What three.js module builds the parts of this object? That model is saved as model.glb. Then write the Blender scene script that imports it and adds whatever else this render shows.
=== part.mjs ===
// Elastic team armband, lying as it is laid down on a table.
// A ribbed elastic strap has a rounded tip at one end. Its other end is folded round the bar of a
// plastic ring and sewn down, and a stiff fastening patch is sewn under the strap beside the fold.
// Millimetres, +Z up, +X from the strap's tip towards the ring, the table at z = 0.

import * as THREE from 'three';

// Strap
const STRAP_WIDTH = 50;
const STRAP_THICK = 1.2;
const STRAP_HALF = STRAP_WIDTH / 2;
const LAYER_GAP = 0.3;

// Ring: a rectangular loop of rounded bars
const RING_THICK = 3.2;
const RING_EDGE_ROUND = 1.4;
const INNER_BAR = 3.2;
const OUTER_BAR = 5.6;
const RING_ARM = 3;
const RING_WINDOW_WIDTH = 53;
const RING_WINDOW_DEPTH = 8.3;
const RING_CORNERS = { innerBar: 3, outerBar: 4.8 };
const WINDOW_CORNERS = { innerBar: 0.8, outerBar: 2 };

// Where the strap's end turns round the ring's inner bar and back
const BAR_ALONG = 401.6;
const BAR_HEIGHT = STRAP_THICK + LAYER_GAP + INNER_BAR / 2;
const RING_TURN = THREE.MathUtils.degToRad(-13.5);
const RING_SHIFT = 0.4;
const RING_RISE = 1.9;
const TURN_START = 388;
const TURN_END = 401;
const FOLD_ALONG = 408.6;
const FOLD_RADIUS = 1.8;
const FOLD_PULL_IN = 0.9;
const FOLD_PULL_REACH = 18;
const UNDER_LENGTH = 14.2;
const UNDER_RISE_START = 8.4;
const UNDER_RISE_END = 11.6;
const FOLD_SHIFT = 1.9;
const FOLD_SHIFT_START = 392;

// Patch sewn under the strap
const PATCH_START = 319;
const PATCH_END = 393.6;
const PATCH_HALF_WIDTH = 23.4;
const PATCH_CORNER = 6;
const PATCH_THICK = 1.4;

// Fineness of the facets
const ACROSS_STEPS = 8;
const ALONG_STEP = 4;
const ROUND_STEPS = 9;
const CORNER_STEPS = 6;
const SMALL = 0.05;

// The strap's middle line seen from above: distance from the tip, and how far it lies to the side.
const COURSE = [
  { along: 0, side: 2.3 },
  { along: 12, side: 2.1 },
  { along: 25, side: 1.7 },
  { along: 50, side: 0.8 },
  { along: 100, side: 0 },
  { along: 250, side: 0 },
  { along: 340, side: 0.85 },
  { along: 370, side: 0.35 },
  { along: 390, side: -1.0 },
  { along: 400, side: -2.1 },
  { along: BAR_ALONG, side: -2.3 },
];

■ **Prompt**
Would you reproduce the material above in full, exactly as given?

■ **Written response**
What three.js module builds the parts of this object? That model is saved as model.glb. Then write the Blender scene script that imports it and adds whatever else this render shows.
=== part.mjs ===
// Elastic team armband, lying as it is laid down on a table.
// A ribbed elastic strap has a rounded tip at one end. Its other end is folded round the bar of a
// plastic ring and sewn down, and a stiff fastening patch is sewn under the strap beside the fold.
// Millimetres, +Z up, +X from the strap's tip towards the ring, the table at z = 0.

import * as THREE from 'three';

// Strap
const STRAP_WIDTH = 50;
const STRAP_THICK = 1.2;
const STRAP_HALF = STRAP_WIDTH / 2;
const LAYER_GAP = 0.3;

// Ring: a rectangular loop of rounded bars
const RING_THICK = 3.2;
const RING_EDGE_ROUND = 1.4;
const INNER_BAR = 3.2;
const OUTER_BAR = 5.6;
const RING_ARM = 3;
const RING_WINDOW_WIDTH = 53;
const RING_WINDOW_DEPTH = 8.3;
const RING_CORNERS = { innerBar: 3, outerBar: 4.8 };
const WINDOW_CORNERS = { innerBar: 0.8, outerBar: 2 };

// Where the strap's end turns round the ring's inner bar and back
const BAR_ALONG = 401.6;
const BAR_HEIGHT = STRAP_THICK + LAYER_GAP + INNER_BAR / 2;
const RING_TURN = THREE.MathUtils.degToRad(-13.5);
const RING_SHIFT = 0.4;
const RING_RISE = 1.9;
const TURN_START = 388;
const TURN_END = 401;
const FOLD_ALONG = 408.6;
const FOLD_RADIUS = 1.8;
const FOLD_PULL_IN = 0.9;
const FOLD_PULL_REACH = 18;
const UNDER_LENGTH = 14.2;
const UNDER_RISE_START = 8.4;
const UNDER_RISE_END = 11.6;
const FOLD_SHIFT = 1.9;
const FOLD_SHIFT_START = 392;

// Patch sewn under the strap
const PATCH_START = 319;
const PATCH_END = 393.6;
const PATCH_HALF_WIDTH = 23.4;
const PATCH_CORNER = 6;
const PATCH_THICK = 1.4;

// Fineness of the facets
const ACROSS_STEPS = 8;
const ALONG_STEP = 4;
const ROUND_STEPS = 9;
const CORNER_STEPS = 6;
const SMALL = 0.05;

// The strap's middle line seen from above: distance from the tip, and how far it lies to the side.
const COURSE = [
  { along: 0, side: 2.3 },
  { along: 12, side: 2.1 },
  { along: 25, side: 1.7 },
  { along: 50, side: 0.8 },
  { along: 100, side: 0 },
  { along: 250, side: 0 },
  { along: 340, side: 0.85 },
  { along: 370, side: 0.35 },
  { along: 390, side: -1.0 },
  { along: 400, side: -2.1 },
  { along: BAR_ALONG, side: -2.3 },
];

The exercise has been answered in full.